Access to the USM API can be requested by researchers here.
According to the study, “Google USM: Scaling Automated Speech Recognition Beyond 100 Languages,” under-represented languages can be recognized using a huge, unlabeled multilingual dataset that was used to pre-train the model’s encoder and was then fine-tuned using a smaller amount of labelled data. Also, the training procedure effectively adapts new data and languages.
The pre-trained encoder’s efficiency was demonstrated by the researchers using YouTube Caption’s multilingual voice data for fine-tuning. Despite the minimal supervised data provided by YouTube, the model manages to achieve a record-low word error rate of around 30% across all 73 languages. In comparison to Whisper (large-v2), which was trained using more than 400k hours of labelled data for these 18 languages, the model has, on average, a 32.7% relative lower WER. Moreover, USM performs better than Whisper across the board for automatic speech recognition.
The 1,000 Languages Initiative was introduced last November with the goal of developing a machine learning model that will support the 1,000 most spoken languages in the world for greater inclusivity on a global scale. The main problem is figuring out how to support languages with few speakers or little available data because some of these languages are only spoken by less than twenty million people.
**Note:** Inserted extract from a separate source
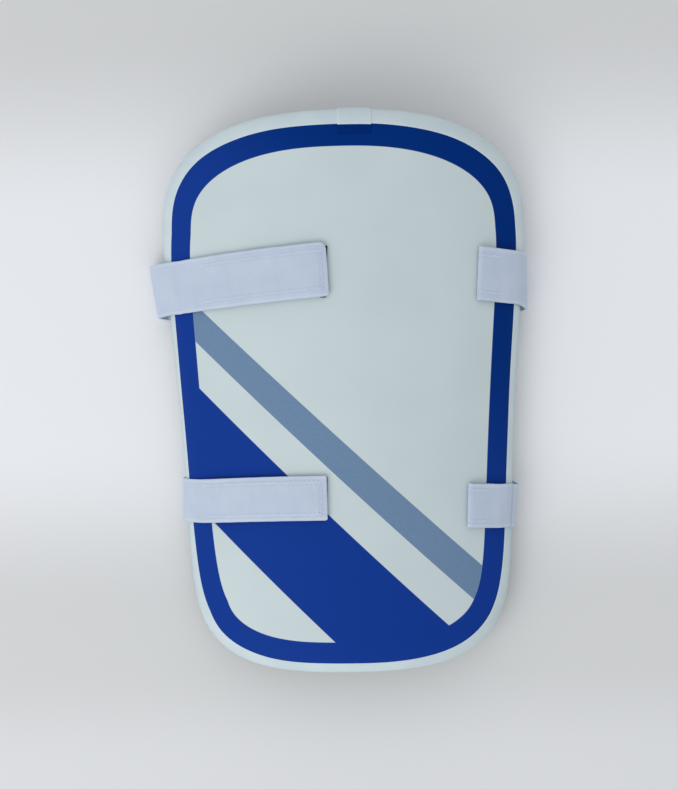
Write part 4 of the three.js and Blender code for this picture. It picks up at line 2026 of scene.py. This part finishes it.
    def loops(self, material: bpy.types.Material) -> bpy.types.Object:
        """Makes the loop patch on the facing, hidden under the hook tape.

        Args:
            material: Its finish.

        Returns:
            The piece.
        """
        return self.layer(
            "loops", lambda share: self.free_end_x - self.loop_inset, self.loop_end_x, self.loop_narrower,
            0.0, lambda x, across: self.gap, self.loop_thickness, material,
        )


@dataclass
class Stitching:
    """Zigzag rows of thread that hold the hook tape and the folded end."""

    strap: Strap
    band: Ribbon
    pitch: float = 0.0015
    amplitude: float = 0.0012
    thread: float = 0.00055
    hole: float = 0.0005

    def template(self) -> tuple[list[Vector], list[tuple[int, ...]]]:
        """Models one stitch, a short rounded piece of thread along x.

        Returns:
            Its points, for a length of 1 and a thickness of 1, and its faces.
        """
        Workshop.deselect()
        lying = (0, math.pi / 2, 0)
        bpy.ops.mesh.primitive_uv_sphere_add(segments=6, ring_count=4, radius=0.5, rotation=lying)
        model = bpy.context.active_object
        bpy.ops.object.transform_apply(location=False, rotation=True, scale=False)
        found = [vertex.co.copy() for vertex in model.data.vertices]
        # The operator's own order changes from run to run, so points and faces are sorted.
        order = sorted(range(len(found)), key=lambda i: [round(part, 6) for part in found[i]])
        rank = {old: new for new, old in enumerate(order)}
        faces = []
        for polygon in model.data.polygons:
            face = tuple(rank[i] for i in polygon.vertices)
            first = face.index(min(face))
            faces.append(face[first:] + face[:first])
        bpy.data.objects.remove(model, do_unlink=True)
        return [found[i] for i in order], sorted(faces)

    def rows(self) -> Iterable[tuple[float, float, float, float]]:
        """Gives both ends of each stitch.

        Returns:
            Distance along and across of its start, and of its end.
        """
        strap = self.strap
        edge = strap.width / 2 - strap.seam_inset
        fold_start = self.band.length - strap.folded_under - strap.fold_seam
        for side in (-1, 1):
            for start, run in ((strap.end_seam, strap.tape_seam), (fold_start, strap.fold_seam)):
                for i in range(int(run / self.pitch)):
                    flip = self.amplitude * (1 if i % 2 else -1)
                    along = start + i * self.pitch
                    yield along, side * edge + flip, along + self.pitch, side * edge - flip
        count = int(2 * edge / self.pitch)
        for i in range(count):
            flip = self.amplitude * (1 if i % 2 else -1)
            across = -edge + i * 2 * edge / count
            yield strap.end_seam + flip, across, strap.end_seam - flip, across + 2 * edge / count

    def build(self, material: bpy.types.Material) -> bpy.types.Object:
        """Lays every stitch, with a dark dimple of painted shade for the hole that it starts from, on the
        strap's outer side.

        Args:
            material: The thread's finish.

        Returns:
            The piece.
        """
        template, template_faces = self.template()
        points: list[Vector] = []
        faces: list[tuple[int, ...]] = []
        holes: list[float] = []
        outside = self.strap.thickness / 2
        for start_along, start_across, end_along, end_across in self.rows():
            start, normal = self.band.at(start_along, start_across)
            end, _ = self.band.at(end_along, end_across)
            reach = end - start
            axis = reach.normalized()
            beside = normal.cross(axis)
            turn = Matrix((axis, beside.normalized(), axis.cross(beside).normalized())).transposed()
            thread = Vector((reach.length * 0.96, self.thread, self.thread * 0.8))
            # A dark dimple at each stitch's start stands for the shade in its needle hole.
            hole_shade_dimple = Vector((self.hole, self.hole, self.thread * 0.5))
            middle = (start + end) / 2 + normal * (outside + self.thread * 0.12)
            for centre, size, dark in ((middle, thread, 0.0), (start + normal * outside, hole_shade_dimple, 1.0)):
                first = len(points)
                sized = [Vector((p.x * size.x, p.y * size.y, p.z * size.z)) for p in template]
                points += [centre + turn @ point for point in sized]
                faces += [tuple(first + i for i in face) for face in template_faces]
                holes += [dark] * len(template)
        piece = Workshop.solid(f"{self.strap.name}_stitching", points, faces)
        chart = piece.data.attributes.new("hole", "FLOAT", "POINT")
        for index, dark in enumerate(holes):
            chart.data[index].value = dark
        Workshop.smooth(piece, 180)
        Workshop.dress(piece, material, "elastic")
        return piece


@dataclass
class Studio:
    """A pale floor painted brighter across its middle as a pool of light, soft light from the lower left
    and the camera over the guard.
    """

    form: GuardForm
    image_height: int = 789
    focal_pixels: float = 1556.3
    sensor: float = 36.0
    distance: float = 1.05
    target: tuple[float, float, float] = (-0.00487, -0.00054, -0.026)
    tilt_right: float = 1.5
    tilt_wide: float = 2.0
    roll: float = -1.389
    floor_size: float = 3.0
    sky_strength: float = 0.805
    sky_fall: float = 0.28
    fall_from: float = 0.25
    key_power: float = 8.4
    key_size: float = 1.2
    key_place: tuple[float, float, float] = (-1.0, -0.9, 1.3)
    floor_pale: tuple[float, ...] = (0.89, 0.89, 0.90, 1.0)
    # Painted dimming for the floor away from its middle.
    floor_painted_dim: tuple[float, ...] = (0.70, 0.70, 0.69, 1.0)

    def camera(self) -> None:
        """Places the camera at the photograph's angle."""
        right_tilt, wide_tilt = math.radians(self.tilt_right), math.radians(self.tilt_wide)
        toward_x, toward_y = math.sin(right_tilt), math.sin(wide_tilt)
        back = Vector((toward_x, toward_y, math.sqrt(1 - toward_x**2 - toward_y**2)))
        right = Vector((0, 1, 0)).cross(back).normalized()
        up = back.cross(right)
        roll = math.radians(self.roll)
        rolled_right = right * math.cos(roll) + up * math.sin(roll)
        rolled_up = up * math.cos(roll) - right * math.sin(roll)
        data = bpy.data.cameras.new("camera")
        data.sensor_width = self.sensor
        data.sensor_fit = "AUTO"
        data.lens = self.focal_pixels * self.sensor / self.image_height
        camera = bpy.data.objects.new("camera", data)
        bpy.context.collection.objects.link(camera)
        turn = Matrix((rolled_right, rolled_up, back)).transposed()
        place = self.form.origin + Vector(self.target) + back * self.distance
        camera.matrix_world = Matrix.Translation(place) @ turn.to_4x4()
        bpy.context.scene.camera = camera

    def floor(self) -> None:
        """Lays the floor, painted a little brighter across its middle as a pool of light."""
        Workshop.deselect()
        bpy.ops.mesh.primitive_plane_add(size=self.floor_size, location=(0, 0, -0.0002))
        floor = bpy.context.active_object
        floor.name = "floor"
        bpy.ops.object.transform_apply(location=True, rotation=False, scale=False)
        graph = Graph("floor")
        _, y, _ = graph.split(graph.place())
        # Painted light: the floor is paler across its middle and dimmer towards its far and near parts.
        far, near = graph.ease(y, 0.12, 0.25), graph.ease(y, -0.15, -0.03, 1.0, 0.0)
        edge = graph.ease(y, -0.26, -0.19, 0.35, 0.0)
        painted_dim = graph.math("SUBTRACT", graph.total(far, near), edge)
        colour = graph.blend(painted_dim, self.floor_pale, self.floor_painted_dim)
        graph.set(Base_Color=colour, Roughness=0.9, Specular_IOR_Level=0.1)
        floor.data.materials.append(graph.material)

    def lamp(self, name: str, place: Vector, size: float, power: float) -> None:
        """Adds a square soft light that points at the guard.

        Args:
            name: The light's name.
            place: Where it hangs.
            size: Its side.
            power: Its power in watts.
        """
        data = bpy.data.lights.new(name, "AREA")
        data.size, data.energy = size, power
        lamp = bpy.data.objects.new(name, data)
        lamp.location = place
        lamp.rotation_euler = (-place).to_track_quat("-Z", "Y").to_euler()
        bpy.context.collection.objects.link(lamp)

    def light(self) -> None:
        """Lights the guard softly, more from the lower left."""
        world = bpy.data.worlds.new("studio")
        world.use_nodes = True
        nodes, links = world.node_tree.nodes, world.node_tree.links
        sky, split = nodes["Background"], nodes.new("ShaderNodeSeparateXYZ")
        fall = nodes.new("ShaderNodeMapRange")
        links.new(nodes.new("ShaderNodeTexCoord").outputs["Generated"], split.inputs[0])
        links.new(split.outputs["X"], fall.inputs["Value"])
        fall.inputs["From Min"].default_value = self.fall_from
        fall.inputs["To Min"].default_value = self.sky_strength
        fall.inputs["To Max"].default_value = self.sky_strength * (1 - self.sky_fall)
        links.new(fall.outputs[0], sky.inputs["Strength"])
        sky.inputs["Color"].default_value = (0.93, 0.96, 1.0, 1.0)
        bpy.context.scene.world = world
        bpy.context.scene.view_settings.view_transform = "Standard"
        self.lamp("key", Vector(self.key_place), self.key_size, self.key_power)

    def build(self) -> None:
        """Sets up the camera, the floor and the lights."""
        self.camera()
        self.floor()
        self.light()


def straps(form: GuardForm) -> list[Strap]:
    """The guard's two straps.

    Args:
        form: What they are laid on.

    Returns:
        The upper and the lower one.
    """
    upper = Strap(
        form, "upper", width=0.0355, free_end_across=-0.0797, free_end_along=0.443,
        fold_across=0.751, fold_along=0.418, fold_slant=0.065,
        left=EdgeTurn(0.3952, 0.0105, 0.008, -0.0018, -0.007),
        right=EdgeTurn(0.4048, 0.0004, 0.0039, -0.004, -0.0075),
        hook_end_inset=0.0115, hook_shift=-0.0019, hook_overhang=(-0.0014, 0.0003), loop_end_inset=0.0315,
        corner_high=0.005, corner_low=0.0022, free_end_slant=0.045, bow=0.0004, seam_inset=0.0056,
    )
    lower = Strap(
        form, "lower", width=0.0296, free_end_across=-0.112, free_end_along=-0.3609,
        fold_across=0.668, fold_along=-0.408, fold_slant=0.04,
        left=EdgeTurn(-0.3781, 0.0003, 0.0026, 0.0, 0.0),
        right=EdgeTurn(-0.4176, 0.0038, 0.0, -0.0024, 0.003),
        hook_end_inset=0.007, hook_shift=0.0, hook_overhang=(-0.0006, 0.0004), loop_end_inset=0.025,
        corner_high=0.0012, corner_low=0.0012, bow=0.0008, seam_inset=0.0043, crease_back=0.0415,
    )
    return [upper, lower]


def main() -> None:
    """Builds the guard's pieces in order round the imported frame."""
    logging.basicConfig(level=logging.INFO, format="%(name)s %(message)s")
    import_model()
    form = GuardForm()
    form.seat(*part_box("edge_binding"))
    Studio(form).build()
    pieces = [Pad(form).build(), Facing(form).build(), Binding(form).build(), Lap(form).build()]
    webbing = WebbingFinish().material("elastic_webbing")
    hook_tape = TapeFinish(dark=srgb(10, 11, 14), light=srgb(44, 46, 52)).material("hook_tape")
    loop_tape = TapeFinish(dark=srgb(176, 184, 198), light=srgb(206, 212, 224)).material("loop_tape")
    thread = ThreadFinish().material()
    for strap in straps(form):
        elastic, band = strap.build(webbing)
        pieces += [elastic, strap.hooks(hook_tape), strap.loops(loop_tape)]
        pieces.append(Stitching(strap, band).build(thread))
    for piece in pieces:
        log.info("%s: %d faces", piece.name, len(piece.data.polygons))


if __name__ == "__main__":
    main()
The USM is a collection of speech models with two billion parameters that were developed using a massive dataset of 12 million hours of audio and 28 billion text phrases from over 300 different languages. The models can automatically recognize speech in languages with little resources, such Amharic, Cebuano, Assamese, and Azerbaijani, to name a few. They are utilized on YouTube (for closed captions).
The upgraded version of the model employs the common encoder-decoder architecture. As an encoder, we employ the Conformer, also known as the convolution-augmented transformer. The Conformer block, which consists of attention, feed-forward, and convolutional modules, is a crucial component. It performs a sampling on the input before applying Conformer blocks and a projection layer to create the final embeddings.
The training of the model begins with unsupervised learning using speech recordings from hundreds of different languages. In order to do this, BEST-RQ is employed, which performs well on multilingual tasks when working with enormous amounts of unstructured audio data.
In the second optional phase, the researchers added more text data to the model using multi-objective supervised pre-training, which enhanced the model’s quality and language coverage. Whether or not text data is available will determine whether the second step is used, although USM performs best with this phase.
The model is refined on the downstream tasks in the final stage. With pre-training, it shows good performance with a minimal amount of task-related supervised data.